What about concerns that Britain’s territorial rights to its fisheries will be sacrificed?
“The deal on fisheries is very clear. At the end of the Transition Period – the end of 2020 – we become a Coastal State which means we are in the same legal category as Norway or Iceland. So we become sovereign over our fishing grounds out to 200 miles or the median line provided for under maritime law. Of course we will then want to have deals with the EU, just like Norway, just like Iceland because all these countries that share the North Sea have to have the same arrangements with regards to total allowable catch, so that they all have a renewable resource in their waters.”
And the European Court of Justice?
“The ECJ will only have one residual, lingering role: arbitrating the rights of EU nationals who were already in Britain before the cut off point. In practical terms it’s not going to make much difference.”
So what does worry Hannan about Boris’s deal?
“Obviously the objectionable bit of it, the big con, the big negative is Northern Ireland being kept in the Single Market and large elements of the Customs Union. We can ameliorate that over time but it is a suboptimal situation. As a country our goal should be to be so obviously successful, so much more prosperous than the EU that the NI authorities [which have ultimate say on this issue] note to be part of a UK Customs Union rather than an EU one.”

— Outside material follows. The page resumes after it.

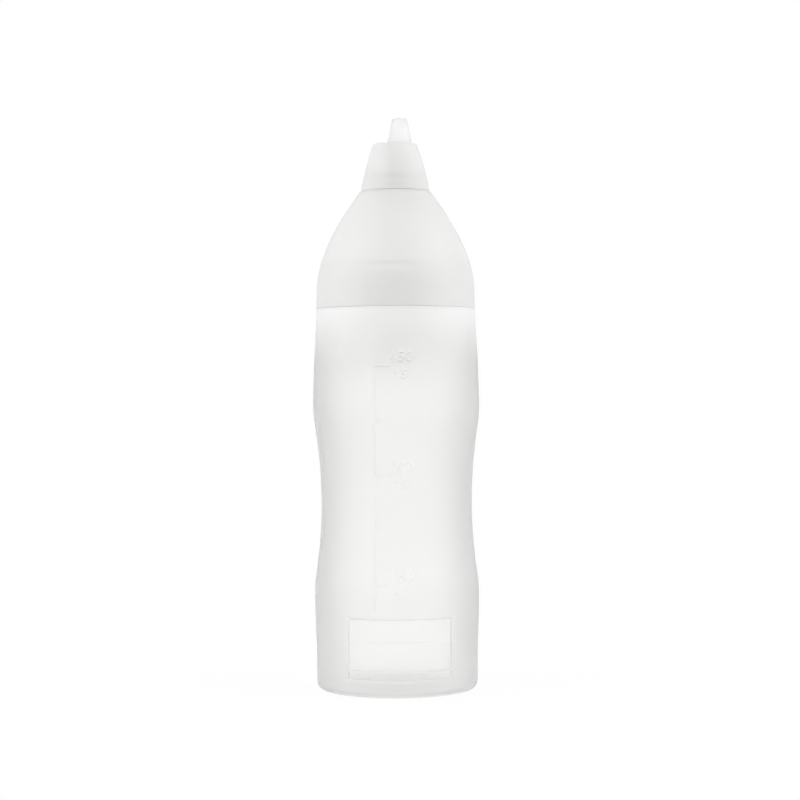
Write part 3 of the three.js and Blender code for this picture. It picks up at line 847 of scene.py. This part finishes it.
def skirt_rings(angles):
    """Down the inside of the skirt, with its thread."""
    foot = SHOULDER_HEIGHT + THREAD_FOOT + THREAD_LEAD / THREAD_STARTS / 2
    heights = np.arange(SKIRT_TOP - THREAD_SPACING, CAP_BOTTOM + 2 * EDGE, -THREAD_SPACING)
    return [ring(SKIRT_INNER_RADIUS - THREAD_DEPTH * thread(angles, height, foot), height, angles)
            for height in heights]


def hem_outline():
    """Round the skirt's lower edge, from its inside to its outside."""
    return rounded([(SKIRT_INNER_RADIUS, CAP_BOTTOM + EDGE), (SKIRT_INNER_RADIUS, CAP_BOTTOM, EDGE),
                    (SHOULDER_RADIUS, CAP_BOTTOM, HEM_EDGE),
                    (SHOULDER_RADIUS, CAP_BOTTOM + DOME_STRAIGHT / 2)])


def seat_outline():
    """The step under the collar, and the outside of the ring that it turns on, with its snap groove."""
    floor = SEAT_RING_RADIUS - SNAP_DEPTH
    low = SEAT_STEP_TOP + SNAP_RISE
    high = low + SNAP_HEIGHT
    return rounded([
        (SEAT_STEP_RADIUS, CAP_TOP), (SEAT_STEP_RADIUS, SEAT_STEP_TOP, FINE_EDGE),
        (SEAT_RING_RADIUS, SEAT_STEP_TOP, FINE_EDGE), (SEAT_RING_RADIUS, low - REST_GAP, FINE_EDGE),
        (floor, low, FINE_EDGE), (floor, high, FINE_EDGE),
        (SEAT_RING_RADIUS, high + REST_GAP, FINE_EDGE), (SEAT_RING_RADIUS, SEAT_RING_TOP - REST_GAP),
    ])


def stop_rings(angles):
    """Over the top of the seat ring, with the stop for the collar's lug."""
    outer, inner = SEAT_RING_RADIUS - REST_GAP, SEAT_RING_INNER_RADIUS + REST_GAP
    low = SEAT_RING_TOP - REST_GAP / 2
    top = SEAT_RING_TOP + STOP_HEIGHT * stop_share(angles)
    return [ring(radius, height, angles) for radius, height in
            ((outer, low), (outer, top), (inner, top), (inner, low))]


def well_outline():
    """Down the inside of the seat ring to the plate."""
    return rounded([(SEAT_RING_INNER_RADIUS, SEAT_RING_TOP - REST_GAP),
                    (SEAT_RING_INNER_RADIUS, PLATE_TOP, FINE_EDGE),
                    (SEAT_RING_INNER_RADIUS - EDGE, PLATE_TOP)])


def port_rings(angles):
    """Down through the off-centre port in the plate."""
    wide = PORT_RADIUS + FINE_EDGE
    outline = [(wide, PLATE_TOP), (PORT_RADIUS, PLATE_TOP - FINE_EDGE),
               (PORT_RADIUS, PLATE_BOTTOM + FINE_EDGE), (wide, PLATE_BOTTOM)]
    return rings(outline, angles, NOZZLE_OFFSET)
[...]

Watch: Daniel Hannan: Boris Johnson is Very Clever
Hannan, who has been fighting for Britain to leave the EU since he was an Oxford undergraduate in 1990 and who was a key player in the Vote Leave campaign, can reasonably be described as one of the architects of Brexit. His approval of Boris’s deal carries some weight because, though he is a member of the same party, he has long been one of its more independent and outspoken members. Unlike the rump of Boris’s One Nation Conservatives, Hannan considers himself to sit on the libertarian right of the party.
Is he not worried that Boris’s ‘One Nation’ tendencies will make him another Conservative-in-name-only in the manner of his predecessors David Cameron and Theresa May?
There are two reasons why every conservative of whatever hue – from libertarian to Burkean to squishy centrist – should vote for Boris, Hannan argues.
First, this is an emergency:
“Boris is up against a Marxist who hates this country…”
Second, Boris is an exceptionally clever man who has accumulated many talents in his administration.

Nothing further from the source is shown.